More hockey on television. ESPN was interested in getting this deal, but according to Sports Business Journal, their offer was basically a slap in the face in terms of regular season coverage of the NHL.
ESPN said it had "constructive conversations" with the NHL, "offering them the opportunity for unprecedented distribution of every game of the Stanley Cup playoffs on ESPN platforms, including authentication to broadband and mobile devices." ESPN had committed to carry one regular-season game per week.
One game a week. And it would've been on ESPN2. That's a joke. There's no wonder that, according to SBJ, the NHL didn't even return an offer to ESPN after that point. Sure, "unprecedented distribution" of every playoff game sounds wonderful, but when they're treating the regular season like a throwaway, is it even worth it?

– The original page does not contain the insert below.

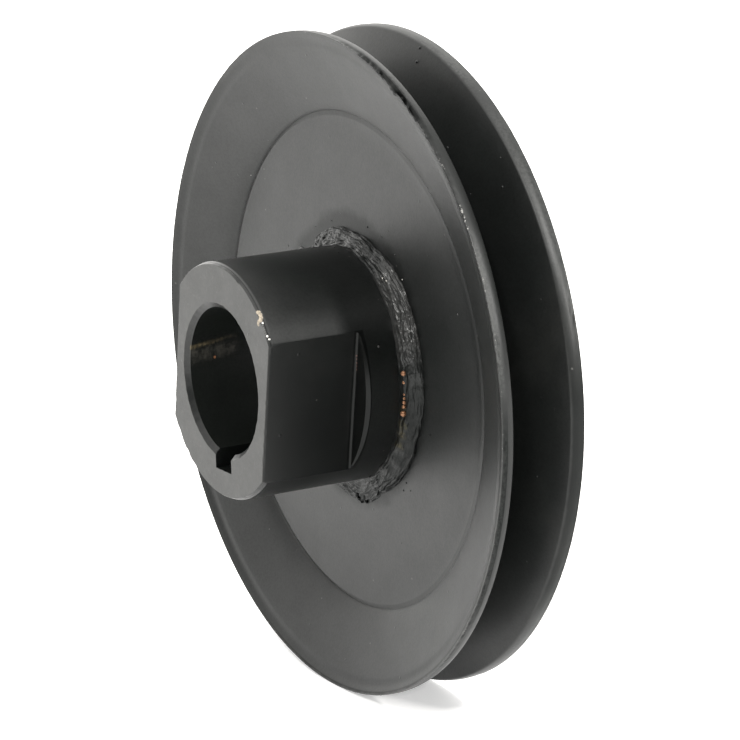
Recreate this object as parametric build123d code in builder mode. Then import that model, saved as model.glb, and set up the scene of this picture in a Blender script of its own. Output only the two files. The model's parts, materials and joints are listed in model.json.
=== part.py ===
from build123d import *

import math
import os

# A one-groove V-belt pulley: two pressed steel sheave halves welded to a turned hub.
#
# Frame: millimetres, +Z up. The bore runs along Y and the long nose of the hub points to -Y.
# The origin is on the bore axis, in the middle of the belt groove, where the webs of the two
# halves meet. The keyway is straight down, at -Z. "Front" is the side of the nose, -Y, and
# angles round the axis are counted from +X towards +Z, as they are seen from the front.

# --- hub: a turned sleeve with a plain bore, one keyway and two wrench flats ---------------
BORE_DIAMETER = 28.575          # 1-1/8 in shaft
HUB_DIAMETER = 46.04            # 1-13/16 in bar
HUB_LENGTH = 38.1               # 1-1/2 in overall
HUB_NOSE = 31.2                 # from the groove's middle to the front face of the hub
HUB_EDGE_RADIUS = 0.5           # outer edge of both end faces
BORE_CHAMFER = 0.9
KEYWAY_WIDTH = 6.35             # 1/4 in square key
KEYWAY_DEPTH = 3.3              # from the bore wall to the keyway floor
FLATS_ACROSS = 36.5             # 1-7/16 in spanner
FLATS_LENGTH = 19.05            # 3/4 in, from the front face of the hub
FLATS_LEAN = -9.7               # angle of the right-hand flat's normal, below +X
FLAT_ROOT_RADIUS = 0.4          # left by the milling cutter in the corner of each flat
SHOULDER_RADIUS = 0.4           # broken edge on the shoulder at the end of each flat

# --- sheave halves: a flat web and a conical flange, pressed from one sheet ----------------
SHEET = 2.4
RIM_DIAMETER = 130.0            # 5-1/8 in
RIM_WIDTH = 17.84               # over both rims
CREASE_RADIUS = 47.5            # where the planes of the web and the cone cross, on the outer face
CREASE_FILLET = 7.0             # inside radius of that bend
LIP_RADIUS = 1.9                # rounded corner where the belt enters the groove
RIM_EDGE_CHAMFER = 0.2

# --- welds ---------------------------------------------------------------------------------
WELD_LEG_ON_WEB = 4.2
WELD_LEG_ON_HUB = 2.4
WELD_CROWN = 0.5                # how far the bead bulges out of a straight fillet
FRONT_RUNS = {"front_weld_right_run": (130.0, 196.5), "front_weld_left_run": (-66.5, 163.5)}
REAR_RUNS = {"rear_weld_right_run": (75.0, 170.0), "rear_weld_left_run": (-95.0, 190.0)}

# --- spot welds between the two webs -------------------------------------------------------
SPOT_COUNT = 6
SPOT_CIRCLE_RADIUS = 38.0
SPOT_DIAMETER = 6.0
SPOT_DEPTH = 1.2                # of molten metal in each web
ELECTRODE_DIAMETER = 7.5
ELECTRODE_DENT = 0.25           # mark of the upper electrode on the rear face

# --- worked out from the sizes above -------------------------------------------------------
bore_radius = BORE_DIAMETER / 2
hub_radius = HUB_DIAMETER / 2
rim_radius = RIM_DIAMETER / 2
hub_front = -HUB_NOSE
hub_rear = HUB_LENGTH - HUB_NOSE
flange_depth = RIM_WIDTH / 2 - SHEET
flange_slope = math.atan2(flange_depth, rim_radius - CREASE_RADIUS)
sheet_on_slope = SHEET / math.cos(flange_slope)
groove_root_radius = CREASE_RADIUS + SHEET * math.tan(flange_slope / 2)
lip_depth = RIM_WIDTH / 2 - sheet_on_slope
front_view = Plane.XZ           # its x is +X, its y is +Z and it faces the front


def sheave_half(name, side):
    """One pressed half; side is -1 for the front half and +1 for the rear half."""
    with BuildPart() as half:
        with BuildSketch(Plane.XY) as profile:      # x = radius, y = place along the axis
            with BuildLine():
                Polyline(
                    (hub_radius, 0),
                    (hub_radius, side * SHEET),
                    (CREASE_RADIUS, side * SHEET),
                    (rim_radius, side * RIM_WIDTH / 2),
                    (rim_radius, side * lip_depth),
                    (groove_root_radius, 0),
                    close=True,
                )
            make_face()
            crease = profile.vertices().sort_by_distance((CREASE_RADIUS, side * SHEET, 0))[0]
            fillet(crease, CREASE_FILLET)
            groove_root = profile.vertices().sort_by_distance((groove_root_radius, 0, 0))[0]
            fillet(groove_root, CREASE_FILLET + SHEET)
            lip = profile.vertices().sort_by_distance((rim_radius, side * lip_depth, 0))[0]
            fillet(lip, LIP_RADIUS)
            edge = profile.vertices().sort_by_distance((rim_radius, side * RIM_WIDTH / 2, 0))[0]
            chamfer(edge, RIM_EDGE_CHAMFER)
        revolve(axis=Axis.Y)

        # each spot weld's nugget fills a round pocket in the inner face of the web
        with BuildSketch(front_view):
            with PolarLocations(SPOT_CIRCLE_RADIUS, SPOT_COUNT):
                Circle(SPOT_DIAMETER / 2)
        extrude(amount=-side * SPOT_DEPTH, mode=Mode.SUBTRACT)

        if side > 0:
            # shallow round dents that the upper electrode left on the rear face
            with BuildSketch(front_view.offset(-SHEET)):
                with PolarLocations(SPOT_CIRCLE_RADIUS, SPOT_COUNT):
                    Circle(ELECTRODE_DIAMETER / 2)
            extrude(amount=ELECTRODE_DENT, taper=30, mode=Mode.SUBTRACT)
    half.part.label = name
    return half.part


def weld_run(name, side, start_angle, sweep):
    """One run of fillet weld between the hub and the outer face of a web.

    The run starts at start_angle and goes clockwise, as seen from the front, over sweep
    degrees.
    """
    web_face = side * SHEET
    hub_toe = side * (SHEET + WELD_LEG_ON_HUB)
    with BuildPart() as run:
        with BuildSketch(Plane.XY.rotated((0, -start_angle, 0))):
            with BuildLine():
                Polyline(
                    (hub_radius + WELD_LEG_ON_WEB, web_face),
                    (hub_radius, web_face),
                    (hub_radius, hub_toe),
                )
                SagittaArc(
                    (hub_radius, hub_toe),
                    (hub_radius + WELD_LEG_ON_WEB, web_face),
                    side * WELD_CROWN,
                )
            make_face()
        revolve(axis=Axis.Y, revolution_arc=sweep)
    run.part.label = name
    return run.part


# --- hub -----------------------------------------------------------------------------------
# the rounded edge of the shoulders: a ring to cut away, kept only outside the two flats
shoulder = hub_front + FLATS_LENGTH
cut_width = hub_radius
with BuildPart() as shoulder_edge_break:
    with BuildSketch(Plane.XY):
        with BuildLine():
            Polyline(
                (hub_radius - SHOULDER_RADIUS, shoulder),
                (hub_radius + SHOULDER_RADIUS, shoulder),
                (hub_radius + SHOULDER_RADIUS, shoulder + SHOULDER_RADIUS),
                (hub_radius, shoulder + SHOULDER_RADIUS),
            )
            TangentArc(
                (hub_radius, shoulder + SHOULDER_RADIUS),
                (hub_radius - SHOULDER_RADIUS, shoulder),
                tangent=(0, -1),
            )
        make_face()
    revolve(axis=Axis.Y)
    with BuildSketch(front_view.offset(-shoulder)):
        with PolarLocations(FLATS_ACROSS / 2 + cut_width / 2, 2, start_angle=FLATS_LEAN):
            Rectangle(cut_width, HUB_DIAMETER)
    extrude(amount=-2 * SHOULDER_RADIUS, mode=Mode.INTERSECT)

with BuildPart() as hub:
    with BuildSketch(Plane.XY) as hub_profile:      # x = radius, y = place along the axis
        with BuildLine():
            Polyline(
                (bore_radius + BORE_CHAMFER, hub_front),
                (hub_radius, hub_front),
                (hub_radius, hub_rear),
                (bore_radius + BORE_CHAMFER, hub_rear),
                (bore_radius, hub_rear - BORE_CHAMFER),
                (bore_radius, hub_front + BORE_CHAMFER),
                close=True,
            )
        make_face()
        fillet(hub_profile.vertices().group_by(Axis.X)[-1], HUB_EDGE_RADIUS)
    revolve(axis=Axis.Y)

    # two parallel wrench flats, milled in from the front face
    with BuildSketch(front_view.offset(HUB_NOSE)):
        with PolarLocations(FLATS_ACROSS / 2 + cut_width / 2, 2, start_angle=FLATS_LEAN):
            Rectangle(cut_width, HUB_DIAMETER)
    extrude(amount=-FLATS_LENGTH, mode=Mode.SUBTRACT)
    flat_roots = hub.edges().filter_by(GeomType.LINE).filter_by(front_view.offset(-shoulder))
    fillet(flat_roots, FLAT_ROOT_RADIUS)
    add(shoulder_edge_break.part, mode=Mode.SUBTRACT)

    # keyway through the whole length of the bore
    keyway_floor = bore_radius + KEYWAY_DEPTH
    with BuildSketch(front_view.offset(HUB_NOSE)):
        with Locations((0, -keyway_floor / 2)):
            Rectangle(KEYWAY_WIDTH, keyway_floor)
    extrude(amount=-HUB_LENGTH, mode=Mode.SUBTRACT)

hub.part.label = "hub"

# --- the two halves of the sheave, back to back ------------------------------------------------
front_sheave_half = sheave_half("front_sheave_half", -1)
rear_sheave_half = sheave_half("rear_sheave_half", 1)

# --- spot weld nuggets, half in each web -------------------------------------------------------
with BuildPart() as spot_weld_nuggets:
    with BuildSketch(front_view):
        with PolarLocations(SPOT_CIRCLE_RADIUS, SPOT_COUNT):
            Circle(SPOT_DIAMETER / 2)
    extrude(amount=SPOT_DEPTH, both=True)

spot_weld_nuggets.part.label = "spot_weld_nuggets"

# --- fillet welds, two runs on each side ---------------------------------------------------------
weld_runs = [weld_run(name, -1, *arc) for name, arc in FRONT_RUNS.items()]
weld_runs += [weld_run(name, 1, *arc) for name, arc in REAR_RUNS.items()]

# --- write one STEP per piece ----------------------------------------------------------------------
os.makedirs("parts", exist_ok=True)
for piece in (hub.part, front_sheave_half, rear_sheave_half, spot_weld_nuggets.part, *weld_runs):
    export_step(piece, f"parts/{piece.label}.step")
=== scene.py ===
"""V-belt pulley: the visual model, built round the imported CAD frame.

Lengths are in metres, in the frame of the CAD model: the bore runs along Y, the nose of the
hub points to -Y (the front), the keyway is straight down and the origin is in the middle of
the belt groove. Angles round the bore count from +X towards +Z, as seen from the front.
"""
import json
import math
import random

import bmesh
import bpy
from mathutils import Matrix, Vector, noise


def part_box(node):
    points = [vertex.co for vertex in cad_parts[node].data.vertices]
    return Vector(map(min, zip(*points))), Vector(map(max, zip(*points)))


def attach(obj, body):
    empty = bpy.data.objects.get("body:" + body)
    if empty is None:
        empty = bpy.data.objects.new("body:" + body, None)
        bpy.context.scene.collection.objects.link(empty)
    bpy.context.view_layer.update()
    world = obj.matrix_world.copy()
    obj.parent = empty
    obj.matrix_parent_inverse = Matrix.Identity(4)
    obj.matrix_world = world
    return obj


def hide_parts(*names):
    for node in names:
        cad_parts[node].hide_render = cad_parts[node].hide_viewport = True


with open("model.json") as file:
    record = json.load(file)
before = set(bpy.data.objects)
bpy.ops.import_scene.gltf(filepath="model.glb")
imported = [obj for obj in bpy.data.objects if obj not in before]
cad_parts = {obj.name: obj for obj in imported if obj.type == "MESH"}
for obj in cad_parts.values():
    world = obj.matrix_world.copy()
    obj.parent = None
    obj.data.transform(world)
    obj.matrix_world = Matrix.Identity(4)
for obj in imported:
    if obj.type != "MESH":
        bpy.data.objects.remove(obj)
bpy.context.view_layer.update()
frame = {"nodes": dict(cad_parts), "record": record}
MM = 0.001
rng = random.Random(7)

# --- sizes, read from the frame ------------------------
mounts = {mount["name"]: mount for mount in frame["record"]["mounts"]}
HUB_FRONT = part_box("hub")[0][1]
HUB_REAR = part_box("hub")[1][1]
HUB_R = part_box("hub")[1][0]
BORE_R = mounts["bore"]["dims"]["r_mm"] * MM
KEY_FLOOR = -mounts["keyway"]["pos_m"][2]
FLAT_POS = mounts["right_wrench_flat"]["pos_m"]
FLAT_AXIS = mounts["right_wrench_flat"]["axis"]
FLAT_DISTANCE = FLAT_POS[0] * FLAT_AXIS[0] + FLAT_POS[2] * FLAT_AXIS[2]
FLAT_ANGLE = math.atan2(FLAT_AXIS[2], FLAT_AXIS[0])
RIM_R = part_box("front_sheave_half")[1][0]
RIM_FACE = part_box("rear_sheave_half")[1][1]
WELD_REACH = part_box("front_weld_right_run")[1][0] - HUB_R       # leg on the web
WELD_TOP = -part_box("front_weld_right_run")[0][1]                # toe on the hub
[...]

NBC, meanwhile, has committed to much, much more. Versus and NBC will broadcast 100 regular season games next season, including a new national game on Black Friday. 100 regular season games is roughly three or four per week. That's a ton of hockey on national television, and it sounds even better in the playoffs.
They've committed to broadcasting every single playoff game on national television. Ebersol said on Tuesday that playoff games not on Versus or NBC will be on "other major NBC Universal cable channels," which leads me to believe a channel like USA will be broadcasting playoff hockey in the first round next year. (Of course, it could always be Telemundo or Golf Channel, I guess.)
Beginning in the second round of the playoffs, NBC and Versus will hold exclusive broadcast rights. Yes, that means we lose Jim Jackson and the CSN Philly team after the first round of the playoffs, but remember that for those of us outside of Philly, this means guaranteed availability of all playoff games. That's big.
The deal means that every single playoff game will be available to just about everybody in the United States, and if you're a out-of-market Flyers fan, that's a huge deal. All in all, this new deal means a lot more hockey on television. That's not a bad thing at all.
The NHL is the star player. The ultimate question when ultimately weighing the NBC vs. ESPN options: Is it worth it to be a secondary piece on the best team, or would you rather be the star player on a challenging team? Would you rather be Jannik Hansen on the Canucks or Claude Giroux on the Flyers? (Maybe Brad Richards on the Stars works better? Whatever, you get the idea.)
There's no secret that NBC/Comcast is looking to turn Versus into legitimate competition for ESPN. Retaining rights to the NHL was the first step in doing just that, and Ebersol alluded to the fact that they'll be making runs at other sports TV rights. That's not a shocker at all. Comcast clearly has unbelievably deep pockets and if any group can create something to challenge the monster that is ESPN, it's a duo of NBC and Comcast.
This initiative started with this deal on Monday and it continues in the next 90 days, when Ebersol says Versus will be re-branded into something likely more in line with the NBC name. With the foundation of the NHL, the 11 local sports networks (several of which hold local NHL broadcast rights), Notre Dame football, IndyCar, a ton of MMA stuff and some solid college football/basketball rights deals, they're off to a nice start.
Most importantly, hockey is at the very core, and if this channel NBC is building really does turn into something successful, the NHL will be right at the center of it all.
On-ice impact. More hockey on TV and greater promotion of the game and the league is great, but ultimately, this is about the money factor, and since this is the largest media deal in the history of the league, there's a lot of money coming in here. How does that impact the game on the ice?
As outlined in CBA Section 50.5.b.i, this deal could have a significant impact on the salary cap next year and beyond, which would obviously give big money teams like the Flyers the ability to spend more dollars on the roster. Of course, given that our team is owned by Comcast, there's a whole bunch of extra money in the family now. There's no hiding the fact that our team is one of the biggest beneficiaries here.
If you dislike Comcast or the Flyers or the NHL or NBC, this deal sucks. If you're a fan of any of those groups, or even just one, there's a lot to love.